• **DATA PROVIDED**
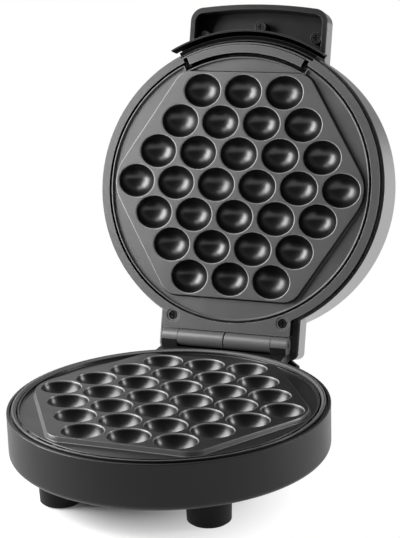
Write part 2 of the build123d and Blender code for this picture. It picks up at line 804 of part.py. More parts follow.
def in_base(piece):
    """Move a piece from behind a plate to its place in the base."""
    return Pos(0, 0, plate_top) * piece


def in_lid(piece):
    """Move a piece from behind a plate to its place in the closed lid, plate down."""
    return Pos(0, 0, lid_face) * Rot(0, 180, 0) * piece


def on_lid(piece):
    """Move a piece that is measured from the lid's face to its place in the closed lid."""
    return Pos(0, 0, lid_face) * piece


def opened(piece):
    """Turn a piece of the closed lid to where it rests when the lid stands open."""
    return piece.rotate(Axis((0, hinge_y, hinge_z), (1, 0, 0)), -open_angle)


def grouped(pieces):
    """One shape that holds the separate solids of several pieces."""
    return Compound([solid for piece in pieces for solid in piece.solids()])


def base_pieces():
    """Every piece of the base, by name."""
    pieces = {
        "base_housing": base_housing(),
        "base_trim_ring": in_base(base_trim_ring()),
        "base_cooking_plate": in_base(cooking_plate(plate_disc(plate_radius))),
        "base_heating_element": in_base(heating_element()),
        "base_element_clamps": in_base(grouped(element_clamps())),
        "base_element_beads": in_base(grouped(element_beads())),
        "base_heat_reflector": in_base(heat_reflector()),
        "base_thermal_fuse": in_base(thermal_fuse()),
        "base_screws": grouped(base_screws()),
        "terminal_block": terminal_block(),
        "cord_inlet_bush": cord_inlet_bush(),
        "hinge_pin": hinge_pin(),
    }
    for name, (x, y) in foot_places().items():
        pieces[f"{name}_foot"] = foot(x, y)
        pieces[f"{name}_foot_pad"] = foot_pad(x, y)
    return pieces


def lid_pieces():
    """Every piece of the lid, by name, in the closed position."""
    return {
        "lid_shell": on_lid(lid_shell()),
        "lid_frame": on_lid(lid_frame()),
        "lid_cooking_plate": in_lid(cooking_plate(stepped_disc())),
        "lid_heating_element": in_lid(heating_element()),
        "lid_element_clamps": in_lid(grouped(element_clamps())),
        "lid_element_beads": in_lid(grouped(element_beads())),
        "lid_heat_reflector": in_lid(heat_reflector()),
        "lid_plate_screws": in_lid(grouped(lid_plate_screws())),
        "lid_thermostat": in_lid(thermostat()),
        "lid_hinge_bracket": on_lid(hinge_bracket()),
        "lid_hinge_screws": on_lid(grouped(hinge_screws())),
        "handle_grip": on_lid(handle_grip()),
        "handle_screws": on_lid(grouped(handle_screws())),
        "handle_apron": on_lid(handle_apron()),
        "power_lens": on_lid(lens(-lens_x)),
        "ready_lens": on_lid(lens(lens_x)),
        "lamp_holder": on_lid(lamp_block()),
    }


def main():
    """Build every piece, place the frame's origin and write one file per piece."""
    pieces = base_pieces()
    pieces.update({name: opened(piece) for name, piece in lid_pieces().items()})
    outline = grouped(pieces.values()).bounding_box()
    shift = Pos(-(outline.min.X + outline.max.X) / 2, -(outline.min.Y + outline.max.Y) / 2, -outline.min.Z)
    os.makedirs("parts", exist_ok=True)
    for name, piece in pieces.items():
        export_step(shift * piece, f"parts/{name}.step")
    centre = shift.position
    print("base centre", tuple(round(value, 4) for value in centre))
    print("hinge axis", round(hinge_y + centre.Y, 4), round(hinge_z + centre.Z, 4))
    print("size", tuple(round(value, 3) for value in outline.size))


main()
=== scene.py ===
"""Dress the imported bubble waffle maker: its plates, housings, finishes, light and camera."""
import json
import logging
import math
from dataclasses import dataclass, field
from enum import Enum
from typing import Callable, Sequence

import bmesh
import bpy
from mathutils import Matrix, Vector
from mathutils.geometry import delaunay_2d_cdt


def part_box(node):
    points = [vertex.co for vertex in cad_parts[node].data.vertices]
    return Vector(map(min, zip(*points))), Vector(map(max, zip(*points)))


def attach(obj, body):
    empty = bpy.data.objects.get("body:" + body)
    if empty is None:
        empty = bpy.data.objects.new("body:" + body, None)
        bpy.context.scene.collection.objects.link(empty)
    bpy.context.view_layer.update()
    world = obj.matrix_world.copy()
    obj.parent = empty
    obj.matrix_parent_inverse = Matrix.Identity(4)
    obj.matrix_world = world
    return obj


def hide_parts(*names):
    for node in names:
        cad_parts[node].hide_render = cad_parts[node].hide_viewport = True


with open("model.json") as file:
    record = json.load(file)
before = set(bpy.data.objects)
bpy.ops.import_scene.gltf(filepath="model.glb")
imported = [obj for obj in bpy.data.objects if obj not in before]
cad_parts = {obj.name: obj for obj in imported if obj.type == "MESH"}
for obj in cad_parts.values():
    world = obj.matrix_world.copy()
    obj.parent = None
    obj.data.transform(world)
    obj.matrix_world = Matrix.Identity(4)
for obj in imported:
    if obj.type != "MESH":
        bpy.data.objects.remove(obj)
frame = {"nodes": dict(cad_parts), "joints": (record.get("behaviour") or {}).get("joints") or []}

MM = 0.001
WELD = 0.002 * MM
FLAT_ENOUGH = math.radians(0.4)
KNUCKLE_REACH = 6.3 * MM
CLOSING_GAP = 2.2 * MM
INSIDE_OUTLINE = 1
CDT_PRECISION = 1e-9
EDGE_HIGHLIGHT_SLOT = 1
FIRST_PATCH_SLOT = 2
LOG = logging.getLogger("waffle_maker")
BMesh = bmesh.types.BMesh
Node = bpy.types.Node
Socket = bpy.types.NodeSocket
Pair = tuple[float, float]
Triple = tuple[float, float, float]
Colour = Triple
Ring = list[Vector]
WHITE: Colour = (1.0, 1.0, 1.0)


class Body(Enum):
    """The two bodies that the hinge joins."""

    BASE = "base"
    LID = "lid"


class Slot(Enum):
    """The record's material slots, one named by each new piece."""

    HOUSING = "housing_plastic"
    TRIM = "trim_plastic"
    COATING = "non_stick_coating"
    SHELL = "shell_metal"
    RUBBER = "rubber_black"


# Shader node groups and finishes


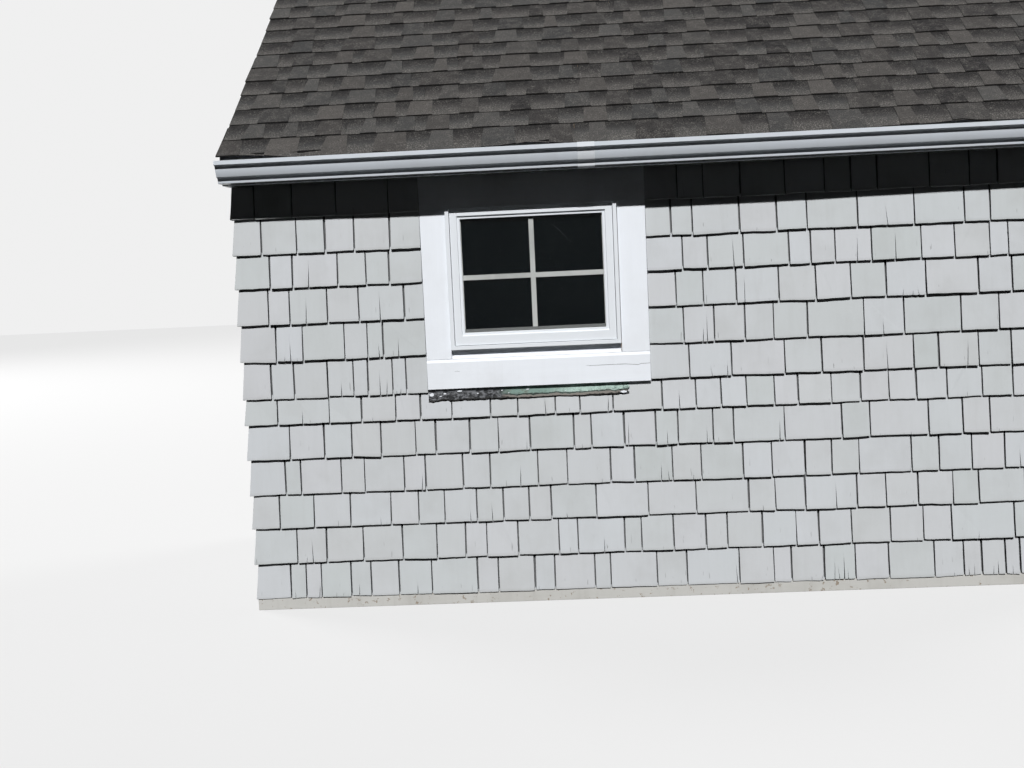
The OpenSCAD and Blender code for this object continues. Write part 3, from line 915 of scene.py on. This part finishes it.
# the eave's shingles lie flatter at a few kinks: middle, half width and share, and all along the right part
KINKS = ((-1.085, 0.05, 0.5), (-0.505, 0.13, 0.95), (1.075, 0.12, 1.0))
FLATTER_FROM, FLATTER = 0.78, 0.55


def on_roof(x, s, t):
    """A point on the roof: s up the slope from the eave, t above the deck."""
    return (x, EAVE_Y + s * RCOS - t * RSIN, DECK_Z0 + s * RSIN + t * RCOS)


def wave(x, k):
    """How far a butt line strays up or down the slope."""
    return (ripple(x * 2.2, k * 3.7, 0) * 6.0 + ripple(x * 8, k * 5.1, 4) * 2.4) * MM


def eave_drop(x):
    """How far the old shingles droop into the gutter at a place, starting a little in from the left end."""
    closed = share_of((x + 1.57) / 0.15)
    for middle, reach, share in KINKS:
        closed = min(closed, 1 - share * max(0.0, 1 - abs(x - middle) / reach))
    return DROOP * min(closed, 1.0 if x < FLATTER_FROM else FLATTER)


def on_eave(x, s, t):
    """The same point for the eave course, whose free edge droops."""
    x, y, z = on_roof(x, s, t)
    return (x, y, z - eave_drop(x) * max(0.0, 1 - s / FREE_EDGE))


print("slope length in m", round(RIDGE, 3))

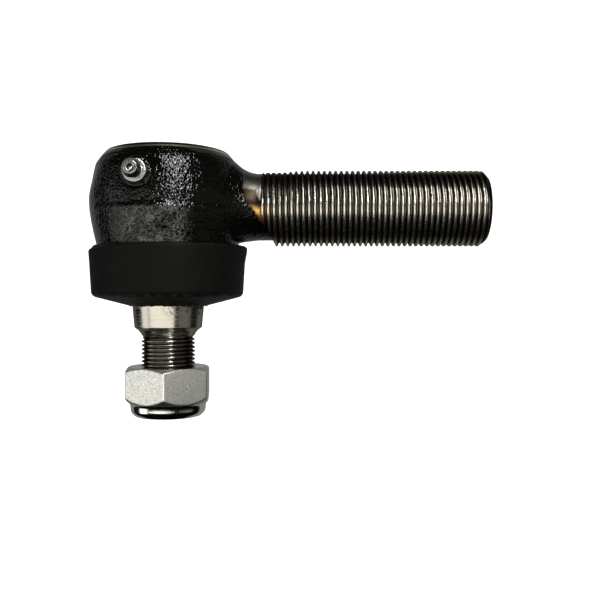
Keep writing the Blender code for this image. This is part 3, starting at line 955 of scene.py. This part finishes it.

• **REQUIREMENT**
Output exactly one stretch of the listing: from the line containing "round(hinge_z + centre.Z, 4))" through the line containing "if empty is", both end lines included.

• **CORRECT ANSWER**
    print("hinge axis", round(hinge_y + centre.Y, 4), round(hinge_z + centre.Z, 4))
    print("size", tuple(round(value, 3) for value in outline.size))


main()
=== scene.py ===
"""Dress the imported bubble waffle maker: its plates, housings, finishes, light and camera."""
import json
import logging
import math
from dataclasses import dataclass, field
from enum import Enum
from typing import Callable, Sequence

import bmesh
import bpy
from mathutils import Matrix, Vector
from mathutils.geometry import delaunay_2d_cdt


def part_box(node):
    points = [vertex.co for vertex in cad_parts[node].data.vertices]
    return Vector(map(min, zip(*points))), Vector(map(max, zip(*points)))


def attach(obj, body):
    empty = bpy.data.objects.get("body:" + body)
    if empty is None:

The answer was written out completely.